Le Vrai monde? : Double vie
Scène

Le Vrai monde? : Double vie

René Richard Cyr fait entendre toutes les voix qui hantent Le Vrai monde? de Michel Tremblay: la vérité et le mensonge, l’ombre et la lumière, les cris du coeur aussi bien que les cris de haine.

S’il est un territoire où René Richard Cyr a ses repères, c’est bien dans l’oeuvre de Michel Tremblay. Après Bonjour, là, bonjour, En pièces détachées, À toi, pour toujours, ta Marie-Lou et Bonbons assortis, le créateur se mesure cette fois à une pièce de résistance, Le Vrai monde?, une partition en miroir qui pose de sérieux défis. Sans sortir l’oeuvre des années 60, le metteur en scène est parvenu à en exprimer l’universalité, c’est-à-dire la soif de reconnaissance d’un fils par ceux qui lui ont donné naissance.

Dans une famille où chacun a sa vérité, où chaque membre a sa version plutôt contrastée des faits, il est particulièrement difficile de dénouer un conflit. Maintenant, imaginez qu’un jeune auteur, issu de cette famille, entreprenne de créer des doubles à son père, sa mère et sa soeur. Le quotidien prend alors des proportions carrément tragiques, la vérité est plus fuyante que jamais et les frontières entre la vie et la scène s’abolissent. C’est précisément au bord de ce précipice que le spectacle de Cyr nous entraîne. Composer une distribution est toujours une opération délicate, un chimie exacte en même temps qu’imprévisible. Dans le cas du Vrai monde?, c’est encore plus périlleux. Il ne faut pas qu’un univers soit plus crédible que l’autre, ce sont les deux revers d’une même médaille. Sur ce point aussi, l’audacieux pari du metteur en scène est remporté. Marie-France Lambert, Normand D’Amour et Émilie Bibeau composent la famille réelle, alors que Bernard Fortin, Josée Deschênes et Milène Leclerc campent les créatures de papier. Les deux univers s’entrechoquent parfaitement, la tension monte, si bien que ce qui devait arriver arrive: le rideau et les masques, les mensonges et les faux-semblants, tout cela tombe avec fracas. Ne reste que la douleur, celle que ressent Claude d’avoir un père et une mère et de ne pas en être aimé comme il le voudrait.

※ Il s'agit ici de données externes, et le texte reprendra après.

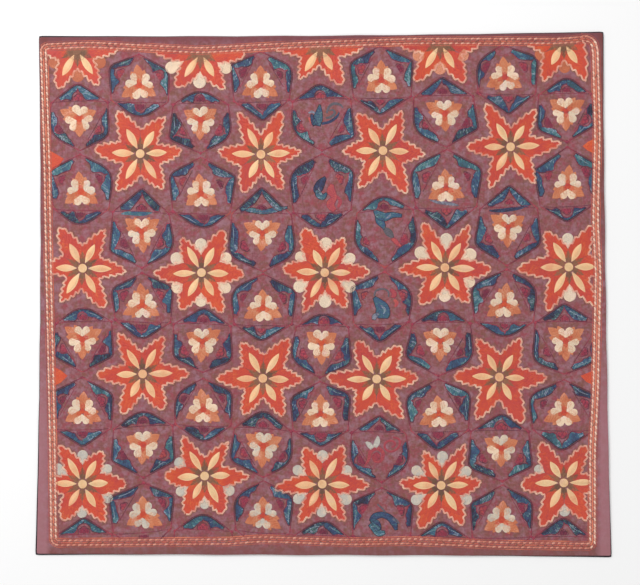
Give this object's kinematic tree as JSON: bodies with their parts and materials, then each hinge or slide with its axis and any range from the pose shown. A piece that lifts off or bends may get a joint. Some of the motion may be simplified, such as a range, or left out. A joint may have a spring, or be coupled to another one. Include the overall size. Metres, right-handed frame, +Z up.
{
  "type": "suzani embroidered textile",
  "caption": "Nearly square embroidered cloth lying flat: six-petalled stars in a lattice of hexagons and triangles with a narrow stitched border, on a dark lining.",
  "frame": {"origin": "under the middle of the cloth, on the surface it lies on", "axes": "+X along the foot of the pattern, +Y from foot to head, +Z up from the face"},
  "size_m": [0.9216, 0.8408, 0.0034],
  "materials": {
    "ground_cloth": "plum-mauve plain weave, matt",
    "lining": "near-black plum cotton, matt",
    "red_silk": "vermilion silk stitches, soft sheen",
    "pink_silk": "pale pink silk chain stitch, soft sheen",
    "gold_silk": "straw-gold silk satin stitch, soft sheen",
    "cream_silk": "cream silk satin stitch, soft sheen",
    "orange_silk": "orange silk stitches, soft sheen",
    "blue_silk": "navy, blue and teal silk stitches, soft sheen",
    "claret_silk": "claret silk stitches, soft sheen",
    "olive_silk": "olive-brown silk stitches, soft sheen"
  },
  "bodies": {
    "root": {"ground_cloth": "ground_cloth", "lining": "lining"}
  },
  "joints": []
}
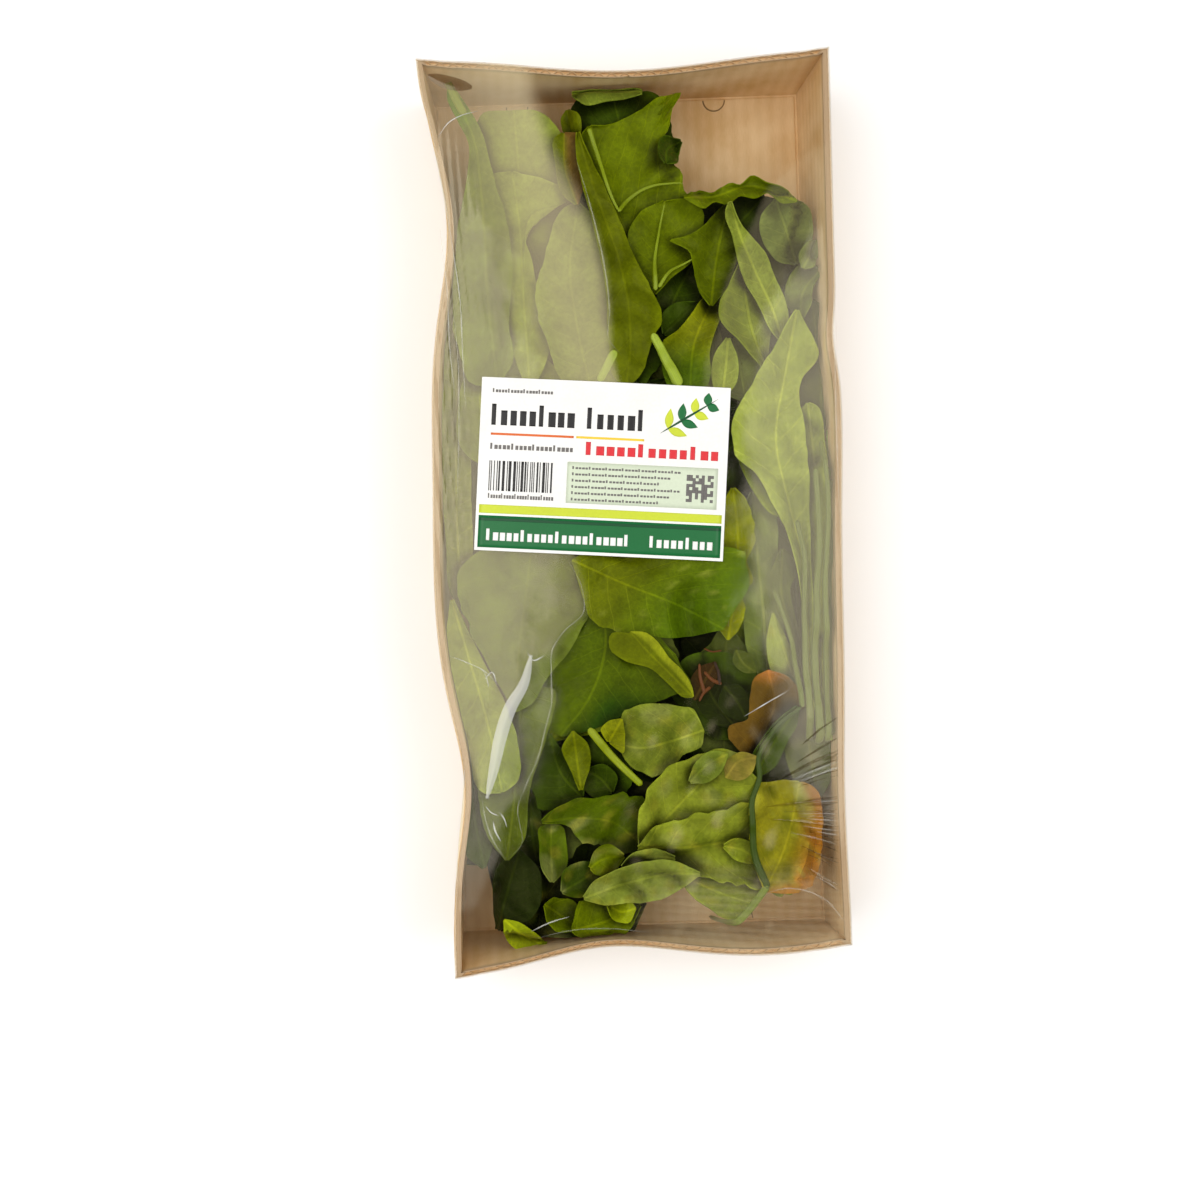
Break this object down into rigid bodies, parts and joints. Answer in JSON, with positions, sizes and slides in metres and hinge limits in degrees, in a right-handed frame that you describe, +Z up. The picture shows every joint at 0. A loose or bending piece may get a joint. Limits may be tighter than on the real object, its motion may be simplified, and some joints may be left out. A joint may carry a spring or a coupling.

De leur toute petite plateforme, au centre de l’immense plateau du Théâtre Jean-Duceppe, les comédiens sont tous très justes. Mais c’est Benoît McGinnis qui émeut le plus. Au personnage de Claude, presque toujours muet, le comédien communique une fébrilité déchirante. Le jeune homme, qui nous avait bouleversé il y a quelques années en tenant le rôle principal d’une pièce de Serge Boucher intitulée Avec Norm, arrive cette fois à nous couper le souffle. On espère que sa route sur nos scènes sera longue et jonchée de rôles à sa mesure.